My “active” identity can be analyzed using Goffman’s theory of face-work. This theory explains identity as something maintained through ritual like interaction in order to preserve your own face. Goffman says that people perform behaviors to maintain a consistent image of themselves and avoid embarrassment in front of others. Me being an active person is, in part, for my own health and personal goals, but is also largely driven by wanting to come off as being disciplined and motivated. When I go to the gym, play sports, or talk about being active, a large part of this behavior supports this image of myself. I also find myself using face-work practices to maintain this image. I avoid actions that contradict my active identity and try to correct situations where my identity is under threat. When I feel too tired to go work out, or I am too busy with work to go play basketball, I still try to get myself to, so I can avoid presenting a different image of myself. This also connects to Goffman’s idea of front stage and back stage behavior. In the front stage, where others are looking at me, I maintain the face of being an active person by talking about fitness, but when I am by myself in the back stage, I question myself and how active I was on a given day. Even when others are not present, I am preparing my back-stage self so that my front-stage performance is believable. In conclusion, Goffman’s theory shows that my “active” identity is not just a habit, but something I constantly maintain through face-work in everyday social interaction.

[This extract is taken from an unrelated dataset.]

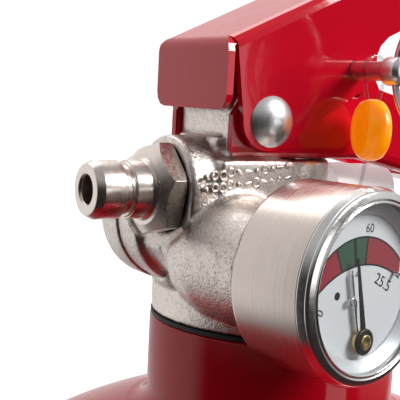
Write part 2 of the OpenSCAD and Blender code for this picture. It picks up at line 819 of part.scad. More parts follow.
module safety_pin() {
  color(STEEL) on_neck() translate([pin_x, 0, pin_z]) {
    cross_rod(0, 0, pin_r, pin_near_y - eps, pin_far_y - 1);
    translate([0, pin_far_y - 1 - eps, 0]) rotate([-90, 0, 0])
      cylinder(r1 = pin_r, r2 = pin_r - 0.9, h = 1);
    difference() {
      cross_rod(0, 0, crimp_r, pin_near_y - crimp_len, pin_near_y);
      translate([0, ring_y, 0]) rotate([0, 90, 0]) rotate_extrude()
        translate([ring_r, 0]) circle(ring_wire_r + clear, $fn = 32);
    }
  }
}

module pull_ring() {
  color(STEEL) on_neck() translate([pin_x, ring_y, pin_z]) rotate([0, 90, 0]) rotate_extrude()
    translate([ring_r, 0]) circle(ring_wire_r, $fn = 32);
}

module seal_body() {
  crown = 1.6;
  color("orange") on_neck() translate([pin_x, seal_y, 0]) difference() {
    translate([0, 0, seal_z]) rotate([0, 0, seal_turn]) rotate([0, 90, 0]) rotate_extrude()
      polygon([[0, -seal_t / 2], [seal_r - crown, -seal_t / 2], [seal_r - 0.4, -seal_t / 2 + 0.7],
        [seal_r, -0.8], [seal_r, 0.8], [seal_r - 0.4, seal_t / 2 - 0.7],
        [seal_r - crown, seal_t / 2], [0, seal_t / 2]]);
    for (side = [-1, 1]) thread_leg(side, thread_wire_r + clear, 0.3);
  }
}

// One of the thread's two legs, from beside the safety pin down into the seal.
module thread_leg(side, r, extra) {
  drop = pin_z - thread_low;
  shift = thread_loop_r - thread_low_x;
  translate([side * thread_loop_r, 0, pin_z]) rotate([0, side * atan2(shift, drop), 0])
    translate([0, 0, -norm([shift, drop]) - extra])
      cylinder(r = r, h = norm([shift, drop]) + extra, $fn = 24);
}

// The nylon thread: a loop over the safety pin and two legs down to the seal.
module seal_thread() {
  color([0.9, 0.9, 0.92]) on_neck() translate([pin_x, seal_y, 0]) {
    translate([0, 0, pin_z]) rotate([90, 0, 0]) rotate_extrude(angle = 180)
      translate([thread_loop_r, 0]) circle(thread_wire_r, $fn = 24);
    for (side = [-1, 1]) thread_leg(side, thread_wire_r, 0);
  }
}

// ---- gauge --------------------------------------------------------------------------------

module gauge_socket() {
  block_low = case_back + case_floor + 0.1;
  color(BRASS) gauge_frame() difference() {
    union() {
      translate([0, 0, 12]) cylinder(r = socket_r, h = case_back - 12);
      translate([0, 0, boss_face + 1.1]) cylinder(r = socket_af / 2 / cos(30),
        h = case_back - boss_face - 1.15, $fn = 6);
      translate([0, 0, case_back - eps]) cylinder(r = 4.4, h = 3);
      translate([-4, -4.5, block_low]) cube([8, 9, frame_back - 0.1 - block_low]);
    }
    translate([0, 0, 11]) cylinder(r = 1.2, h = 22);
  }
}

module gauge_washer() {
  color([0.75, 0.45, 0.3]) gauge_ring(socket_r + clear, 7, boss_face + clear, boss_face + 1.05);
}

module gauge_case() {
  color(NICKEL) gauge_frame() rotate_extrude() polygon([[case_hole_r, case_back],
    [gauge_r - 1, case_back], [gauge_r - 0.3, case_back + 0.3], [gauge_r, case_back + 1],
    [gauge_r, case_front], [gauge_r - case_wall, case_front],
    [gauge_r - case_wall, case_back + case_floor], [case_hole_r, case_back + case_floor]]);
}

module gauge_bourdon() {
  color(BRASS) gauge_frame() translate([0, 0, bourdon_z]) rotate([0, 0, -60])
    rotate_extrude(angle = 300) translate([bourdon_r, 0]) circle(bourdon_tube_r, $fn = 32);
}

// Frame, sector and shaft that carry the Bourdon tube's motion to the pointer.
module gauge_movement() {
  color(BRASS) gauge_frame() {
    translate([-2.5, pivot_v - 2, frame_back]) cube([5, -pivot_v + 4.5, 1]);
    translate([0, pivot_v, frame_back + 1 - 2 * clear]) cylinder(r = 1.6, h = gear_front - frame_back - 1);
    translate([0, pivot_v, gear_front - 2 * clear - eps])
      cylinder(r = shaft_r, h = shaft_front - gear_front + 2 * clear + eps);
  }
}

module gauge_dial() {
  color(WHITE) gauge_frame() translate([0, 0, dial_front - dial_t]) difference() {
    cylinder(r = dial_r, h = dial_t);
    translate([0, pivot_v, -1]) cylinder(r = 1, h = 3, $fn = 32);
  }
}

module gauge_stop() {
  color(STEEL) gauge_frame() translate([0, pivot_v, dial_front])
    rotate([0, 0, -high_stop_angle]) translate([0, high_stop_reach, 0])
      cylinder(r = stop_r, h = stop_h);
}

// Turns a shape drawn along the pointer's straight-up direction to its resting angle.
module pointer_frame() {
  gauge_frame() translate([0, pivot_v, 0]) rotate([0, 0, pointer_rest]) children();
}

module gauge_pointer() {
  color(BLACK) pointer_frame() translate([0, 0, pointer_back]) difference() {
    union() {
      linear_extrude(pointer_t)
        polygon([[-0.75, 0], [0.75, 0], [0.2, pointer_len], [-0.2, pointer_len]]);
      cylinder(r = hub_r, h = hub_t, $fn = 48);
    }
    translate([0, 0, -1]) cylinder(r = shaft_r + clear, h = 3, $fn = 48);
  }
}

module pointer_hub() {
  cap_back = pointer_back + hub_t + clear / 2;
  color(BRASS) pointer_frame() {
    translate([0, 0, hub_back]) cylinder(r = hub_r, h = pointer_back - hub_back - clear, $fn = 48);
    translate([0, 0, hub_back]) cylinder(r = shaft_r, h = hub_front - hub_back, $fn = 48);
    translate([0, 0, cap_back]) cylinder(r = hub_cap_r, h = hub_front - cap_back, $fn = 48);
  }
}

// Sloping ring that holds the dial down and the window up.
module gauge_spacer() {
  low = dial_front + clear;
  high = window_back - clear;
  color(WHITE) gauge_frame() rotate_extrude() polygon([[spacer_r, low], [window_r, low],
    [window_r, high], [bezel_lip_r, high], [spacer_r, low + 0.3]]);
}

module gauge_window() {
  color([0.8, 0.85, 0.9, 0.3]) gauge_ring(0, window_r, window_back, window_back + window_t);
}

module gauge_bezel() {
  roll = bezel_front - bezel_shoulder;
  lip_back = window_back + window_t + clear;
  color(STEEL) gauge_frame() rotate_extrude() difference() {
    union() {
      translate([bezel_lip_r, case_front + clear])
        square([bezel_r - bezel_lip_r, bezel_shoulder - case_front - clear + eps]);
      translate([bezel_lip_r, bezel_shoulder]) square([bezel_r - bezel_lip_r - roll, roll]);
      translate([bezel_r - roll, bezel_shoulder]) circle(roll);
    }
    square([window_r + clear, lip_back]);
    square([2 * bezel_r, case_front + clear]);
    polygon([[bezel_lip_r - 1, lip_back], [bezel_lip_r, lip_back],
      [bezel_lip_r + 0.4, bezel_front + eps], [bezel_lip_r - 1, bezel_front + eps]]);
  }
}

cylinder_shell();
neck_ring();
foot_ring();
label_band();
siphon_tube();
siphon_holder();
neck_gasket();
valve_body();
valve_stem();
seat_washer();
stem_seal();
stem_spring();
gland_nut();
outlet_nipple();
nipple_seal();
relief_body();
relief_poppet();
relief_spring();
side_cap();
side_cap_seal();
operating_lever();
carry_handle();
pivot_rivet();
safety_pin();
pull_ring();
seal_body();
seal_thread();
gauge_socket();
gauge_washer();
gauge_case();
gauge_bourdon();
gauge_movement();
gauge_dial();
gauge_stop();
gauge_pointer();
pointer_hub();
gauge_spacer();
gauge_window();
gauge_bezel();
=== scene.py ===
"""Looks of the portable fire extinguisher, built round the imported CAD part.

Shapes are drawn in millimetres in a few local frames (neck, outlet, gauge and so on), and each
frame's matrix turns them into metres in the part's own frame.
"""
import math
import random

import bmesh
import bpy
from mathutils import Matrix, Vector


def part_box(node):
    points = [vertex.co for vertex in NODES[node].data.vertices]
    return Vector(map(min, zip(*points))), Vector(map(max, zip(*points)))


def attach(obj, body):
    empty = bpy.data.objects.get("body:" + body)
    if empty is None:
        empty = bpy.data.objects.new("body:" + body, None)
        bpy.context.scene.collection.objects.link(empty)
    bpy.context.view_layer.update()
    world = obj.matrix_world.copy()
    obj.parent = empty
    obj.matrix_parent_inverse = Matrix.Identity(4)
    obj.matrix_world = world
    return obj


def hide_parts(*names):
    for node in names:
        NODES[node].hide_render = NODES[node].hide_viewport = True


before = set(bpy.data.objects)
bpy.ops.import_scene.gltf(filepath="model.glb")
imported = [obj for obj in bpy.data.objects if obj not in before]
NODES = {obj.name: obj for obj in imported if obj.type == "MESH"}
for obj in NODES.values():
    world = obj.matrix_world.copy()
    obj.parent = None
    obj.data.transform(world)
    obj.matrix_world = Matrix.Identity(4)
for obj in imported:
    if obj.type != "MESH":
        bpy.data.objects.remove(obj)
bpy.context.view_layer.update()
MM = 0.001
BODY = "extinguisher"


# ---- sizes in millimetres and angles in degrees, as in the CAD source --------------------

def node_low(name):
    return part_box(name)[0] / MM


def node_high(name):
    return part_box(name)[1] / MM


NECK_TOP = node_high("neck_gasket").z
CYLINDER_R = 75.0
WALL_T = 1.6
CROWN_R = 110.0
KNUCKLE_R = 30.0
CROWN_DROP = 16.8
NECK_R = 27.0
BASE_Z = node_low("cylinder_shell").z
FOOT_R = node_high("foot_ring").x
FOOT_H = node_high("foot_ring").z
LABEL_LOW, LABEL_HIGH = node_low("label_band").z, node_high("label_band").z
OUTLET_Z = 27.4
OUTLET_REACH = -node_low("outlet_nipple").x
SPIGOT_R = 5.8
BORE_R = 2.75
HEX_AF = 17.0
HEX_TURN = -15.1
PIVOT = (-13.15, 0, 42.0)
PIN = (7.9, 0, 53.2)
PIN_R = 2.0
SEAL_Y, SEAL_Z, SEAL_TURN = -18.9, 41.2, -21.8
GAUGE = (-20.4, 0, 14.7)
GAUGE_TURN = 9.47
GAUGE_R = 17.65
CASE_BACK, CASE_FRONT = 27.8, 43.4
DIAL_FRONT = 42.95
BEZEL_FRONT = 46.1
BEZEL_LIP_R = 14.9
WINDOW_R, WINDOW_BACK, WINDOW_FRONT = 15.6, 44.95, 45.55
POINTER_PIVOT = -9.6
POINTER_BACK = 44.15
POINTER_LEN = 15.5
POINTER_REST = 12.0
HUB_R = 2.4
SIDE = (-18.4, 0, 20.3)

UNITS = Matrix.Scale(MM, 4)


def turned_frame(place, *turns):
    """A local frame in millimetres at a place given from the middle of the neck's top face."""
    matrix = UNITS @ Matrix.Translation((place[0], place[1], place[2] + NECK_TOP))
    for angle, axis in turns:
        matrix = matrix @ Matrix.Rotation(math.radians(angle), 4, axis)
    return matrix


ON_FLOOR = UNITS
ON_NECK = turned_frame((0, 0, 0))
AT_OUTLET = turned_frame((0, 0, OUTLET_Z), (-90, "Y"))
AT_RELIEF = turned_frame((0, 0, OUTLET_Z), (90, "Y"))
AT_SIDE = turned_frame(SIDE, (-90, "X"))
AT_RIVET = turned_frame(PIVOT, (90, "X"))
AT_PIN = turned_frame(PIN, (90, "X"))
AT_GAUGE = turned_frame(GAUGE, (GAUGE_TURN, "Z"), (90, "X"))
AT_SEAL = turned_frame((PIN[0], SEAL_Y, SEAL_Z), (SEAL_TURN, "Z"), (90, "Y"))


# ---- material building blocks ------------------------------------------------------------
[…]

My “active” identity can be analyzed using Goffman’s theory of face-work. This theory explains identity as something maintained through ritual like interaction in order to preserve your own face. Goffman says that people perform behaviors to maintain a consistent image of themselves and avoid embarrassment in front of others. Me being an active person is, in part, for my own health and personal goals, but is also largely driven by wanting to come off as being disciplined and motivated. When I go to the gym, play sports, or talk about being active, a large part of this behavior supports this image of myself. I also find myself using face-work practices to maintain this image. I avoid actions that contradict my active identity and try to correct situations where my identity is under threat. When I feel too tired to go work out, or I am too busy with work to go play basketball, I still try to get myself to, so I can avoid presenting a different image of myself. This also connects to Goffman’s idea of front stage and back stage behavior. In the front stage, where others are looking at me, I maintain the face of being an active person by talking about fitness, but when I am by myself in the back stage, I question myself and how active I was on a given day. Even when others are not present, I am preparing my back-stage self so that my front-stage performance is believable. In conclusion, Goffman’s theory shows that my “active” identity is not just a habit, but something I constantly maintain through face-work in everyday social interaction.

My “student” identity can be analyzed using the framework of identity politics by Bernstein. Identity politics is activism organized around status-based identities where belonging to a group becomes part of the basis for shared claims. As a Northwestern student, I see myself as a part of a larger collective identity that is shaped by the school’s culture and prestige. Even though being a student is not a marginalized identity like race and gender, it still creates a sense of connection with others who are going through the same Northwestern experience. One example of this that comes to mind is that when people are flying out from school, everybody tends to wear Northwestern merch as almost a signal to other students. This is most prevalent when students come together to talk about campus policies because our shared identity legitimizes our participation in the discussion. My “student” identity is not only something about my daily life, but something that links me to a larger community. This collective identity also describes how students support one another academically. When students advocate for changes to class structure, homework, or larger campus policy, they are also advocating for their group/community of Northwestern students. Seeing my “student” identity through this framework has made me more aware that my identity connects my personal experiences at Northwestern to a larger collective community of other students.

My “Chicago Sports Fan” identity can be analyzed using Tajfel and Turner’s integrative theory of intergroup conflict. This theory describes that people develop part of their identity from being a part of a group. They then categorize themselves into in-groups and out-groups and make favorable comparisons between their in-group and out-group. As a Chicago sports fan, I see myself as part of an in-group made up of other Chicago fans, and I tend to discriminate against other sports cities. I often find myself standing firmly on the basis that Michael Jordan is the GOAT over Lebron James. Also, growing up in Massachusetts, this part of my identity clashes with my master narratives from Massachusetts because Boston is a successful sports city. I had to watch as the Patriots would win superbowl after superbowl and the Bears would fail to make the playoffs. I find myself falling victim to in-group favoritism and arguing strongly for Chicago teams. Recently, the Bears beat the Packers in the playoffs for the first time in a long time, and even though it was just a game the rivalry felt very intense. Tajfel and Turner explain that people strive for a positive social identity, so even the seemingly small wins for Chicago sports teams feel meaningful because they improve the status of my in-group.

My “Wasian” identity can be analyzed using the concept of intersectionality. Intersectionality explains how different aspects of identity, like race and gender, work together to define people’s experiences in ways that can’t be understood separately. People who exist at the intersection of multiple identities often experience forms of marginalization that are not experienced by the individual identities themselves. As someone who is Korean on my mom’s side and White on my dad’s side, my experiences as a Wasian were unique. When spending time with other Koreans, I often felt isolated because I couldn’t understand the language and I didn’t experience the same level of Korean culture as they did. On the other hand, because I grew up in a mostly white town, I was one of the few Asians (especially in sports). This led to many times where I was called Chinese or just Asian when I felt that it didn’t encapsulate me properly. This is one thing that I especially noticed when coming to Northwestern. I often feel like I am being viewed as White here in certain daily interactions. Intersectionality shows that these experiences are not just my own personal confusion, but the result of overlapping social categories that define how people are treated. Seeing my experiences through the lens of the intersectionality concept allows me to understand that my identity as a Wasian is not defined by one side or the other, but by the interaction of both identities in my daily life experiences.